The genre-warping Saloum starts out as an action-heavy thriller and glides seamlessly into a supernatural horror tale with intense psychological underpinnings.
Set in the wake of a real 2003 military coup d’etat in Guinea-Bissau, Congolese filmmaker Jean Luc Herbulot’s protagonists are high-profile mercenaries, hardened professionals referred to as “hyenas,” whose livings inextricably linked with chaos and bloodshed. It would be a stretch to call Chaka (Yann Gael), Rafa (Roger Salah) and Minuit (Mentor Ba) moral men in an amoral profession; the best possible spin is that they don’t revel in slaughter but just accept it as the cost of doing business.

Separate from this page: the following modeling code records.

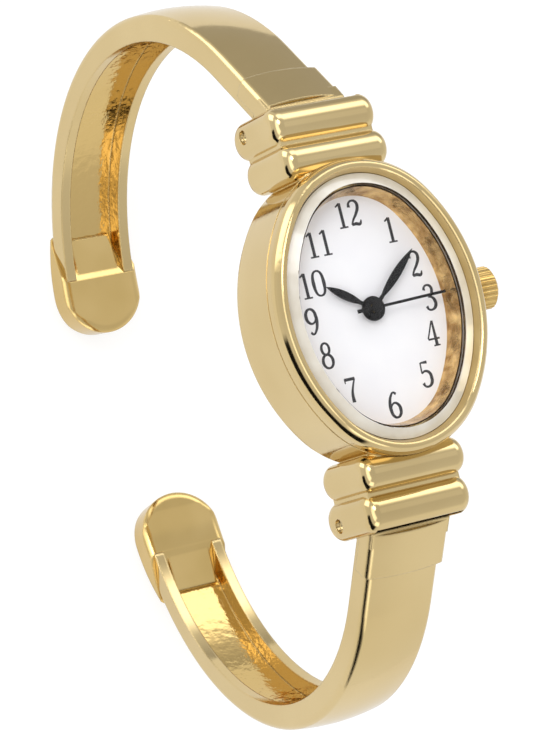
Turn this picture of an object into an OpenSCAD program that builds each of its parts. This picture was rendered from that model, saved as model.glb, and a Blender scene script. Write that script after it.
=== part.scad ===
// Cuff watch: oval case on a hinged two-arm bangle
// Frame: +Z out of the dial, +Y to 12 o'clock, +X to the crown, origin on the case back's outer face

/* [Case] */
// Width of the case across 9 to 3 o'clock
case_w = 19.6; // [19:0.1:20.6]
// Length of the case along 12 to 6 o'clock
case_l = 25.2; // [24.6:0.1:26.4]
// Thickness of the case back under the movement
back_t = 0.9; // [0.7:0.05:1]
// Height of the case back's rim
back_rim = 1.5; // [1.4:0.05:1.7]
// Height of the flat flank of the case
flank_h = 5.5; // [5.4:0.05:5.7]
// Wall of the case round the movement
case_wall = 1.7; // [1.5:0.05:1.8]
// Height of the dial's face above the case back
dial_z = 6.2; // [6:0.1:6.4]

/* [Bezel and crystal] */
// Height of the bezel above the case middle
bezel_h = 2; // [1.8:0.1:2.2]
// Width of the bezel seen from above
bezel_w = 1.2; // [1.1:0.05:1.3]
// Width of the crystal's seat ring
ring_w = 0.92; // [0.88:0.01:0.98]
// Height of the seat ring at its outer edge
ring_h = 1.1; // [1.05:0.05:1.2]
// Rise of the seat ring towards the crystal
ring_rise = 0.4; // [0.3:0.05:0.5]
// Thickness of the crystal
crystal_t = 0.5; // [0.4:0.05:0.6]

/* [Dial and hands] */
// Thickness of the dial
dial_t = 0.4; // [0.3:0.05:0.5]
// Visible width of the sloping ring round the dial
rehaut_w = 0.66; // [0.6:0.02:0.8]
// Length of the hour hand from the centre
hour_len = 4.6; // [4:0.1:5]
// Length of the minute hand from the centre
minute_len = 6.4; // [6:0.1:6.6]
// Length of the second hand from the centre
second_len = 6.8; // [6.2:0.1:6.8]
// Tail of the second hand
second_tail = 1.8; // [1.2:0.1:2]
// Width of the hour hand's leaf
hour_leaf = 0.72; // [0.6:0.04:0.88]
// Width of the minute hand's leaf
minute_leaf = 0.75; // [0.6:0.05:0.9]
// Diameter of the hands' round boss
boss_d = 2.1; // [1.8:0.1:2.4]
// Angle of the hour hand, clockwise from 12
hour_angle = 303.5; // [0:0.5:360]
// Angle of the minute hand, clockwise from 12
minute_angle = 48.3; // [0:0.1:360]
// Angle of the second hand, clockwise from 12
second_angle = 88.5; // [0:0.5:360]

/* [Crown] */
// Diameter of the crown
crown_d = 3.7; // [3.4:0.1:4]
// Length of the crown
crown_l = 2.3; // [2.1:0.1:2.6]
// Gap between the case and the crown
crown_gap = 0.9; // [0.7:0.1:1.1]
// Number of flutes on the crown
crown_flutes = 26; // [18:1:30]
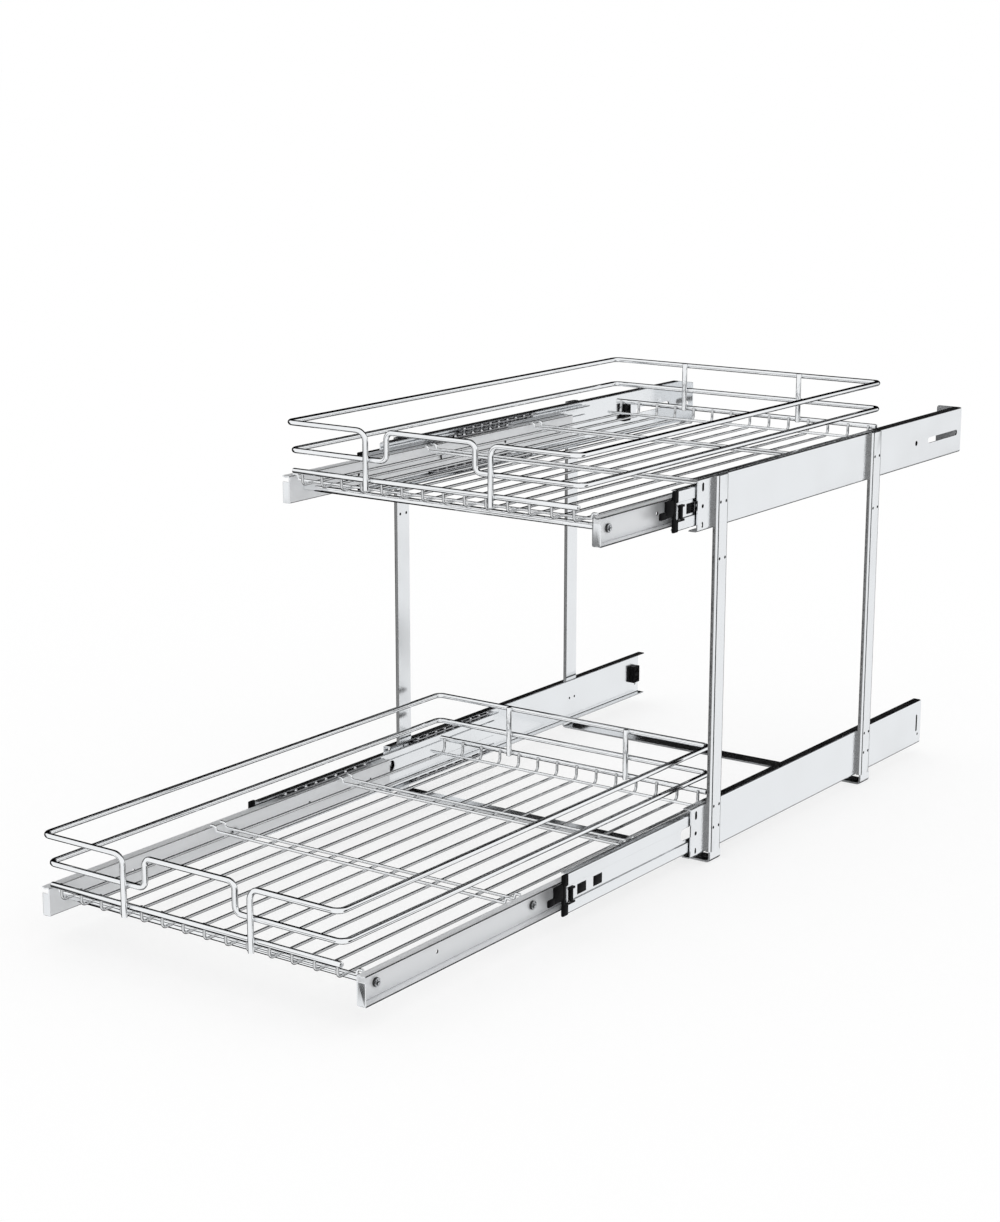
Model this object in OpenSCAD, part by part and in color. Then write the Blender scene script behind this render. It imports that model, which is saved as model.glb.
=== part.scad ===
// Two-tier pull out cabinet basket: two wire baskets on full-extension ball-bearing slides, carried by
// two strap hoops. Millimetres, +Z up, baskets pull out towards -Y. The origin lies on the cabinet floor,
// in the middle of the four floor screws. Right is +X.

/* [Frame] */
// Distance between the outer faces of the left and right slide housings
frame_w = 347.2; // [320:0.4:420]
// Height of the upper slides above the lower slides
tier_pitch = 296; // [240:1:340]
// Gap between the cabinet floor and the lower slide housings
ground_gap = 9.8; // [6:0.2:16]
// Distance between the front and rear hoops
hoop_spacing = 290; // [240:1:300]
// Distance from the front end of the housings to the middle of the front hoop
hoop_setback = 35; // [30:1:60]
// Width of the hoop strip
hoop_w = 18.4; // [18:0.2:22]
// Depth of the posts' closed section
post_depth = 5; // [4:0.2:7]
// Thickness of the posts' inner wall, which lies on the housings
post_wall_t = 1.2; // [1:0.1:1.4]
// Thickness of the hoop strip
strip_t = 1.8; // [1.5:0.1:2.2]
// Outer bend radius at the foot of a post
foot_bend_r = 4; // [3:0.5:5]
// Outer bend radius of the posts' closed section
post_bend_r = 2.6; // [2.4:0.1:3]
// Hole radius of the four floor screws
floor_hole_r = 2.5; // [1.5:0.1:3.5]
// Distance between the floor screws across the frame
floor_hole_spacing = 280; // [200:1:300]

/* [Rivets] */
// Radius of the rivet shanks
rivet_r = 1.35; // [1:0.05:1.8]
// Radius of the rivet collars inside the posts
collar_r = 2.3; // [2:0.1:2.6]
// Distance between the two rivets of a pair
rivet_pair = 9.2; // [7:0.2:9.4]
// Height of the middle rivet row above the bottom of a housing
rivet_row_mid = 22.7; // [20:0.1:26]
// Height of the top rivet row above the bottom of a housing
rivet_row_top = 42.5; // [38:0.1:43]
// Depth of the unused hole row below the upper housings
spare_row_drop = 27.5; // [10:0.5:40]
// How far a rivet ends below the post's face
rivet_recess = 0.8; // [0.4:0.1:1.2]

/* [Slides] */
// Length of the lower housings
lower_housing_len = 457; // [430:1:490]
// Length of the upper housings
upper_housing_len = 521.2; // [521:0.2:560]
// Height of a housing
housing_h = 46; // [45:0.2:48]
// Depth of a housing's flanges
housing_flange = 9.6; // [9:0.1:10.2]
// Thickness of a slide from the housing's face to the drawer rail's face
slide_t = 12.7; // [12.5:0.1:14]
// Thickness of the slide steel
sheet = 1.2; // [1:0.05:1.3]
// Height of a middle member
middle_h = 35.4; // [34.8:0.1:36]
// Length of a middle member
middle_len = 370; // [350:1:370]
// Gap between the webs of housing and middle member
web_gap = 0.9; // [0.8:0.05:1.1]
// Depth of a middle member's flanges
middle_flange = 8.3; // [8:0.1:8.6]
// Half height of the recess in a middle member's web
recess_half = 6.8; // [6.4:0.1:7.2]
// Height of a drawer rail
rail_h = 25; // [24.6:0.1:25.4]
// Length of a drawer rail
rail_len = 450; // [430:1:455]
// Depth of a drawer rail's channel
rail_depth = 8.4; // [8:0.1:8.5]
// Height of the bent plate at the front of a drawer rail
rail_plate_h = 19.5; // [14:0.5:22]
// Running clearance of balls and cages
run_clear = 0.06; // [0.03:0.01:0.09]
// Depth of the ball grooves
groove_depth = 0.3; // [0.2:0.02:0.4]
// Length of a ball cage
cage_len = 130; // [100:1:140]
// Thickness of the cage strip
cage_t = 0.5; // [0.4:0.05:0.55]
// Balls in each row of a cage
balls_per_row = 9; // [5:1:10]

// Place of the outer ball cages' middles when shut, behind the housing's front
outer_cage_place = 218; // [210:1:222]
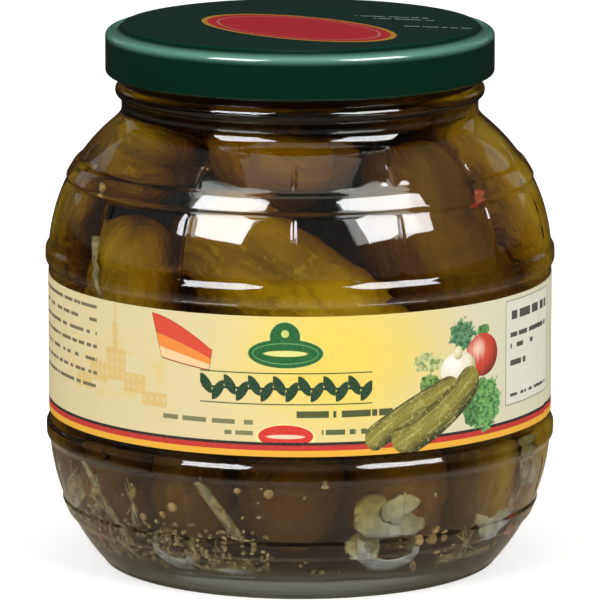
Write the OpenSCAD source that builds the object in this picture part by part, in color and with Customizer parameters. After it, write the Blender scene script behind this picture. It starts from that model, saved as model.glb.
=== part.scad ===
// Jar of gherkins in brine: a barrel-shaped glass with a twist-off lid and a wrap-round label.
// The glass has two bowed ends, raised hoops and bands, and pressed lines like a barrel's staves.
// All sizes are in millimetres. The origin is the centre of the base, +Z is up, and the
// front of the label faces -Y.

/* [Glass body] */
// Outer radius of the glass where the label sits
panel_r = 59.35; // [48:0.05:72]
// Radius of the curve that draws the body in to the base
base_bow = 48; // [40:0.5:58]
// How far that curve draws the radius in at the base
base_draw = 12.55; // [10:0.05:15.5]
// Radius of the curve of the shoulder
shoulder_bow = 41; // [34:0.5:50]
// How far the shoulder draws the radius in to the neck
neck_draw = 17.4; // [14.4:0.05:21]
// Thickness of the glass in the wall
wall = 2.8; // [2.3:0.1:3.6]
// Thickness of the glass above the bearing ring
floor_t = 6.5; // [5:0.1:8]
// Radius of the corner between floor and wall, inside
floor_corner = 7; // [5:0.5:9]

/* [Base] */
// Height of the rounded heel
heel_h = 0.9; // [0.7:0.05:1.2]
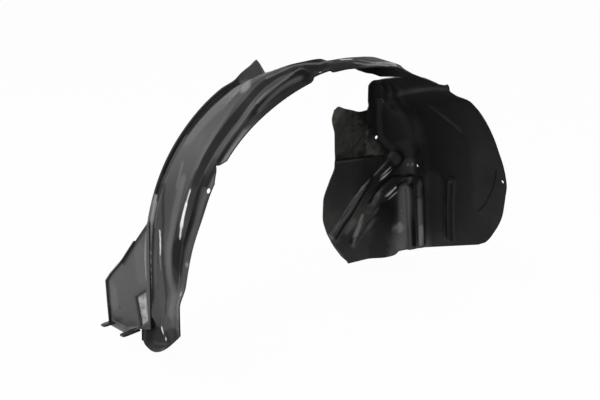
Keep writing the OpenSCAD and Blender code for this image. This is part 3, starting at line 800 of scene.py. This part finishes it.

By its nature, their business is volatile and their current gig–extracting a Latin drug lord and his briefcase full of gold bars in the middle of a military coup d’etat–goes pear-shaped almost immediately. Their well-planned escape scuppered by heavily-armed resistance, they’re forced to land their crippled helicopter in the middle of the Senegalese jungle. The soldiers of fortune strike out for a small coastal holiday camp, figuring to lay low while they locate the materials needed to repair their helicopter.
That plan does not play out well; there are tensions within the group to begin with, and their only exacerbated by the fact that they’re stranded, surrounded by civilians–guests, camp workers, villagers, a local cop and an enigmatic deaf-mute woman named Awa (Evelyne Ily Juhen)–and driven by their dark pasts. And that’s especially true of de facto leader Chaka, whose particularly poisonous demons magnify his vulnerability once it becomes clear that they’re not just facing police, soldiers and other mercenaries; There’s something much darker and more powerful at work.
Saloum has been compared to Quentin Tarantino’s From Dusk Til Dawn, largely for is seamless blend of real-life and supernatural mayhem and there’s more than a little of a spaghetti-western vibe to the small-town/big-guns dynamic, but director and co-writer (with Pamela Diop) Jean Luc Herbulot has more in mind than a genre-bending mashup. Real-life horrors loom as large as the film’s monster, and there is one operating side-by-side with the mercenaries’ demons of the mind, some of which are eventually revealed in a genuinely powerful flashback. The special effects are both eerily lovely and genuinely creepy, which is high praise given that its physical form is one that almost always plays badly in movies; to say more would spoil the pleasure of seeing it in action. Herbulot and Diop draw on both real-life horrors and fairytale darkness, and combined with intense performances across the board the result is genuinely disturbing. Suffice it to say that the film’s most disturbing images have nothing to do with bogeymen.